In 1946, Rucher entered the Carlo Vitale orchestra after coming first in a competition for the position of guitarist at Radio Bari. After the dissolution of the Vitale orchestra, Rucher went to work for Radio Milano as a member of the Carlo Zeme orchestra. In the 1950s and the early 1960s he also worked with two forerunners of Italian "swing", Pippo Barzizza and Cinico Angelini.

Angelini Orchestra
Angelini selected Rucher as a member of his orchestra, with which Rucher worked for about ten years. He participated in events including the First International Song Festival in Venice in 1955 and several San Remo Music Festivals, among which the 1957 Festival, where Claudio Villa came first with Corde della mia chitarra.

Pino Rucher collaborations
Rucher took part in many musical events and radio and television broadcasts (San Remo Music Festivals, Naples Festivals, Festival delle rose, Mostra Internazionale di Musica Leggera in Venice, Canzonissima, Gran varietà, Studio Uno) playing in a number of orchestras and, at the same time, went on cultivating his passion for American music, as can be seen from his transcriptions, with his own arrangements. He devoted himself to jazz and performed in live concerts or in studios under the direction of many conductors. The influence of American music can be noticed from his performance of Italian songs E se domani, Una zebra a pois (sung by Mina) and Amore twist (sung by Rita Pavone). He also worked for orchestra conductor and composer Elvio Monti, who asked him to play in a number of his recordings. Rucher played the guitar in L’Estasi, a composition written by Monti for Andrea Giordana and Marina Solinas.
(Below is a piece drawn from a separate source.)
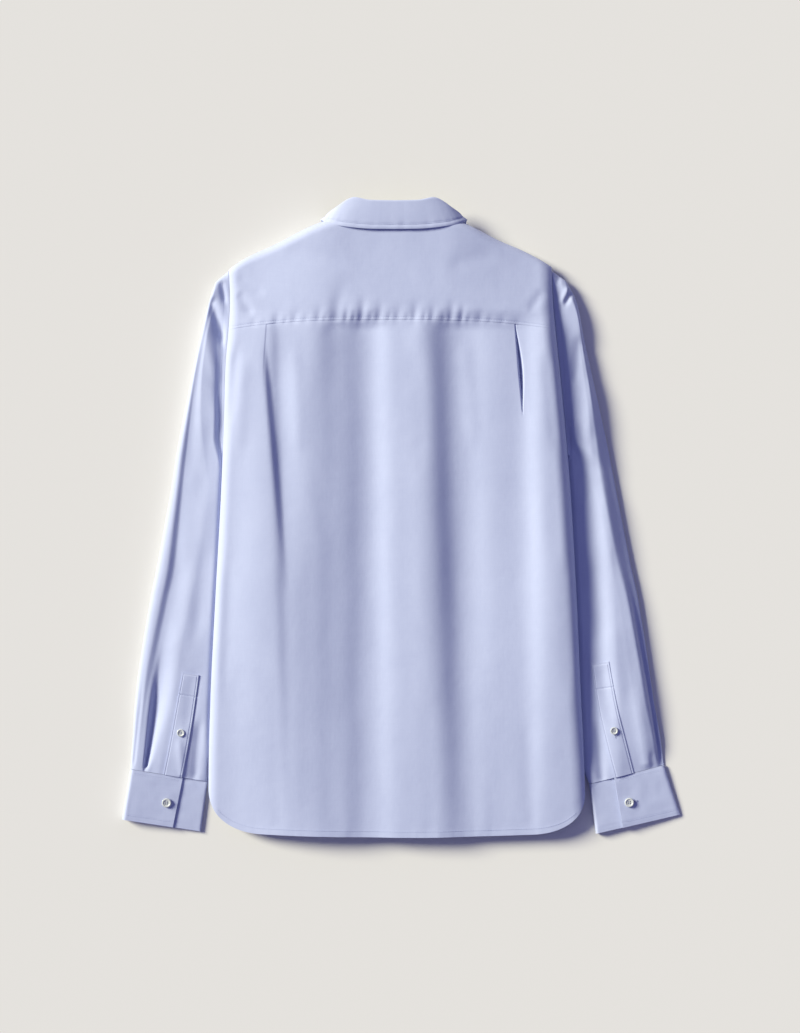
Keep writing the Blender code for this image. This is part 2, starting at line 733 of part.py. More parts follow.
def cuff_grid(side):
    """One strip: the overlap on top, round the outer fold, beneath, and the underlap."""
    under_z = CUFF_TOP_Z - STIFF_WALL - LAY_GAP
    rows = []
    for down in (0.0, 0.5, 1.0):
        end = mix(*CUFF_ENDS[side], down)
        path = [(end, CUFF_TOP_Z), (0.5 * end, CUFF_TOP_Z), (0.05, CUFF_TOP_Z)]
        for k in range(1, 6):
            angle = math.pi * (0.5 - k / 6)
            rise = 0.5 * CUFF_TOP_Z
            path.append((0.05 - 0.05 * math.cos(angle), rise + rise * math.sin(angle)))
        path += [(0.05, 0.0), (0.35, 0.0), (0.65, 0.0), (0.965, 0.0)]
        for k in range(1, 5):
            angle = math.pi * (-0.5 + k / 5)
            rise = 0.5 * under_z
            path.append((0.965 + 0.035 * math.cos(angle), rise + rise * math.sin(angle)))
        path += [(0.965, under_z), (0.7, under_z), (UNDERLAP_END, under_z)]
        if side == RIGHT:
            path.reverse()
        line = []
        for t, z in path:
            place = cuff_corner(side, t, down)
            line.append(Vector((place.x, place.y, z)))
        rows.append(line)
    return rows


# ---------------------------------------------------------------- the collar

def collar_rows(turn):
    """Neck seam, fold line, fall's edge and the way out of the collar, at one turn."""
    share, sign = abs(turn), (1 if turn >= 0 else -1)
    out = []
    for part in ("neck", "fold", "edge"):
        x = NECK_X + sign * COLLAR.at(part + "_x", share)
        out.append(Vector((x, COLLAR.at(part + "_y", share), COLLAR.at(part + "_z", share))))
    angle = math.pi * smooth((share - 0.24) / 0.44)
    away = Vector((sign * math.sin(angle), 0.0, math.cos(angle)))
    return (*out, away)


COLLAR_TURNS = [-1 + 2 * k / 36 for k in range(37)]


def stand_grid():
    rows = [[], [], []]
    for turn in COLLAR_TURNS:
        neck, fold, _, _ = collar_rows(turn)
        for row, share in zip(rows, (0.0, 0.5, 0.97)):
            row.append(neck.lerp(fold, share))
    return rows


def fall_grid():
    """Rows from the fall's edge up to the fold and just over it."""
    rows = [[], [], [], [], []]
    for turn in COLLAR_TURNS:
        neck, fold, edge, away = collar_rows(turn)
        up = (fold - neck).normalized()
        start = fold + up * 1.6 + away * 3.0
        rows[0].append(edge)
        rows[1].append(start.lerp(edge, 0.66) + away * 0.3)
        rows[2].append(start.lerp(edge, 0.33) + away * 0.4)
        rows[3].append(start)
        rows[4].append(fold + up * 2.8 + away * 1.7)
    return rows


# ---------------------------------------------------------------- placket and buttons

def make_strip(name, x_low, x_high, y_low, y_high, z, wall, look):
    rows = []
    for k in range(9):
        y = mix(y_low, y_high, k / 8)
        rows.append([Vector((mix(x_high, x_low, j / 2), y, z)) for j in range(3)])
    return shell(name, rows, wall, look)


def make_button(name, x, y, z, radius, look, face_down=False):
    """A turned disc with a raised rim and a dished middle; z is its back face."""
    thick = BUTTON_THICK
    profile = (
        (0.72 * radius, 0.0), (0.95 * radius, 0.25 * thick), (radius, 0.6 * thick),
        (0.90 * radius, thick), (0.72 * radius, 0.98 * thick), (0.60 * radius, 0.72 * thick),
    )
    steps = 16
    sign = -1 if face_down else 1
    points, faces = [], []
    for r, h in profile:
        for k in range(steps):
            angle = 2 * math.pi * k / steps
            points.append(Vector((x + r * math.cos(angle), y + sign * r * math.sin(angle),
                                  z + sign * h)))
    for i in range(len(profile) - 1):
        for k in range(steps):
            n = (k + 1) % steps
            faces.append((i * steps + k, i * steps + n, (i + 1) * steps + n, (i + 1) * steps + k))
    faces.append(tuple(reversed(range(steps))))
    last = (len(profile) - 1) * steps
    faces.append(tuple(last + k for k in range(steps)))
    return add_object(name, points, faces, look)


BUTTON_PLACES = (
    # name, x, y, radius
    ("cuff_button_left", -280.9, -343.2, CUFF_BUTTON_R),
    ("cuff_button_right", 272.5, -342.7, CUFF_BUTTON_R),
)
GAUNTLET_BUTTONS = (
    {"name": "gauntlet_button_left", "ring": 10.7, "t": 0.54},
    {"name": "gauntlet_button_right", "ring": 10.64, "t": 0.51},
)

CLOTH = (0.52, 0.585, 0.80)
PEARL = (0.80, 0.80, 0.78)


def make_body(cloth):
    shell("back", back_grid(), WALL, cloth, level_sides=(0, -1))
    shell("yoke", yoke_grid(), WALL, cloth)
    shell("front_left", front_grid(LEFT), WALL, cloth, level_sides=(-1,))
    shell("front_right", front_grid(RIGHT), WALL, cloth, level_sides=(0,))
    middle = CENTRE_X + PLACKET_SHIFT
    make_strip("placket", middle - PLACKET_WIDTH / 2, middle + PLACKET_WIDTH / 2,
               hem_y(0.5) + FRONT_HEM_RISE, 274.0, BUTTON_THICK + LAY_GAP, WALL, cloth)


def make_sleeves(cloth, pearl):
    for side in (LEFT, RIGHT):
        grid = sleeve_grid(side)
        lining = sleeve_lining(grid, WALL)
        shell("sleeve_" + SIDES[side], grid, WALL, cloth, ring=True, inner=lining)
        strip = gauntlet_grid(side, grid)
        shell("gauntlet_" + SIDES[side], strip, GAUNTLET_WALL, cloth)
        shell("cuff_" + SIDES[side], cuff_grid(side), STIFF_WALL, cloth)
        spot = GAUNTLET_BUTTONS[side]
        seat = at_grid(grid, spot["ring"], sleeve_column(side, spot["ring"], spot["t"]))
        rise = GAUNTLET_GAP + GAUNTLET_WALL + LAY_GAP + 0.2
        make_button(spot["name"], seat.x, seat.y, seat.z + rise, SMALL_BUTTON_R, pearl)
    for name, x, y, radius in BUTTON_PLACES:
        make_button(name, x, y, CUFF_TOP_Z + LAY_GAP, radius, pearl)


def make_collar(cloth, pearl):
    shell("collar_stand", stand_grid(), STIFF_WALL, cloth)
    shell("collar_fall", fall_grid(), STIFF_WALL, cloth)
    make_button("collar_button", NECK_X, COLLAR_BUTTON_Y, 4.4, BUTTON_R, pearl, True)


def make_front_buttons(pearl):
    for k in range(FRONT_BUTTONS):
        y = FRONT_BUTTON_TOP_Y - FRONT_BUTTON_PITCH * k
        make_button(f"front_button_{k + 1}", CENTRE_X, y, BUTTON_THICK, BUTTON_R, pearl, True)


def main():
    clear_scene()
    cloth = material("shirt_cloth", CLOTH, 0.8, 0.3)
    pearl = material("button_pearl", PEARL, 0.25)
    make_body(cloth)
    make_sleeves(cloth, pearl)
    make_collar(cloth, pearl)
    make_front_buttons(pearl)


main()
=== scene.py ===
"""The looks of a plain casual shirt that lies face down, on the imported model's frame.

The cloth's form is worked out here from the same sizes as the model's, in millimetres,
with the finer folds, puckers and stitches added. +Y runs from the hem to the collar,
+Z is up from the surface.
"""
import math
from bisect import bisect_right

import bmesh
import bpy
import numpy as np
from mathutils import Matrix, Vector, noise


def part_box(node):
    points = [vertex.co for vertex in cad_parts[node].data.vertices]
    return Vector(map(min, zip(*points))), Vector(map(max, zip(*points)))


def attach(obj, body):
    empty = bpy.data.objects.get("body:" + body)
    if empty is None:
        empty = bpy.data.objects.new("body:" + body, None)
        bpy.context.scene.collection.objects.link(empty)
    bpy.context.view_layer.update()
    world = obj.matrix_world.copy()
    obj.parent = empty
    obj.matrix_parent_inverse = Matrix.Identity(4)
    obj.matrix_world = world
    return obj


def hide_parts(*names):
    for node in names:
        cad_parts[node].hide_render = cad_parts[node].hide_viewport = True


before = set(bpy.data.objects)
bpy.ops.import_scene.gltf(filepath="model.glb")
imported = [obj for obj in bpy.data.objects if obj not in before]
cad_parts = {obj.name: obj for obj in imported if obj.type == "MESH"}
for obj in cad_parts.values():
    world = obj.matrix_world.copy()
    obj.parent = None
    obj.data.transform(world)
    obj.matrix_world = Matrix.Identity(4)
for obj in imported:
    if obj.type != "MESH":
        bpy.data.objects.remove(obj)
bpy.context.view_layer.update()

MM = 0.001

# Cloth and seams
CLOTH_WALL = 0.7        # the cloth as it shows; the model's wall is thicker
STIFF_WALL = 1.5
SEAM_GAP = 0.06
LAY_GAP = 0.4
ARMHOLE_GAP = 0.35
ARMHOLE_LOW = 5.0       # height of the front's edge along the armhole
WALL = 1.2              # the model's wall, which sets where layers lie

# Body
CENTRE_X = -8.0
SIDE_ROLL = (12.0, 17.0)
HEM_END_Y = -330.0      # the hem's height at the right side seam
HEM_SLANT = 7.0         # how much further up it ends on the left
HEM_CORNER = 66.0       # width of its rounded corners
HEM_CORNER_DROP = (54.0, 48.0)
CORNER_POWER = 2.3
HEM_BOW = 6.0
HEM_TURN = 7.0          # depth of the turned and stitched hem
HEM_THICK = 0.25        # how much the turned hem stands out
HEM_UNEVEN = 0.22       # ripples along its stitching
FRONT_HEM_RISE = 8.0
YOKE_SEAM_Y = 221.8
YOKE_SEAM_BOW = 11.5
YOKE_SEAM_SINK = 0.2    # how far the back sinks along the yoke's seam
YOKE_STITCH = 3.0       # the topstitching's distance above the yoke's seam
UNDERARM_Y = 73.0
SHOULDER_Y = 293.0
FRONT_YOKE_DROP = 35.0
SHOULDER_NOSE = 12.0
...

Rucher took part in Sorella Radio, a production with the RAI orchestra. From the second half of the 1970s to December 1983, Rucher was engaged in playing in concerts as a guitarist in the RAI orchestra Ritmi moderni, which came to be known as the RAI Big Band. In 1984, owing to health problems, he stopped working for RAI, left Rome and retired.

Other activities
Rucher performed in film soundtracks from the late 1950s to the mid 1970s, with at least two hundred performances including those under the direction of orchestra conductors Luis Bacalov, Gianni Ferrio, Elvio Monti, Ennio Morricone, and Riz Ortolani.

Rucher was the first guitarist to play the electric guitar in Italian westerns, performing as "electric guitar soloist" in A Fistful of Dollars. Rucher also appears in some shots from Sanremo - La grande sfida, a 1960 movie including scenes from the San Remo Music Festival.  During his career he took part in musicals including Alleluja brava gente and his guitar ideas are present in numerous Italian songs, including Casetta in Canadà (sung by Carla Boni), Flamenco Rock (Milva), Se non ci fossi tu (Mina), Andavo a cento all’ora (Gianni Morandi), Che m’importa del mondo (Rita Pavone), L’edera (Nilla Pizzi) and Adesso no (Neil Sedaka).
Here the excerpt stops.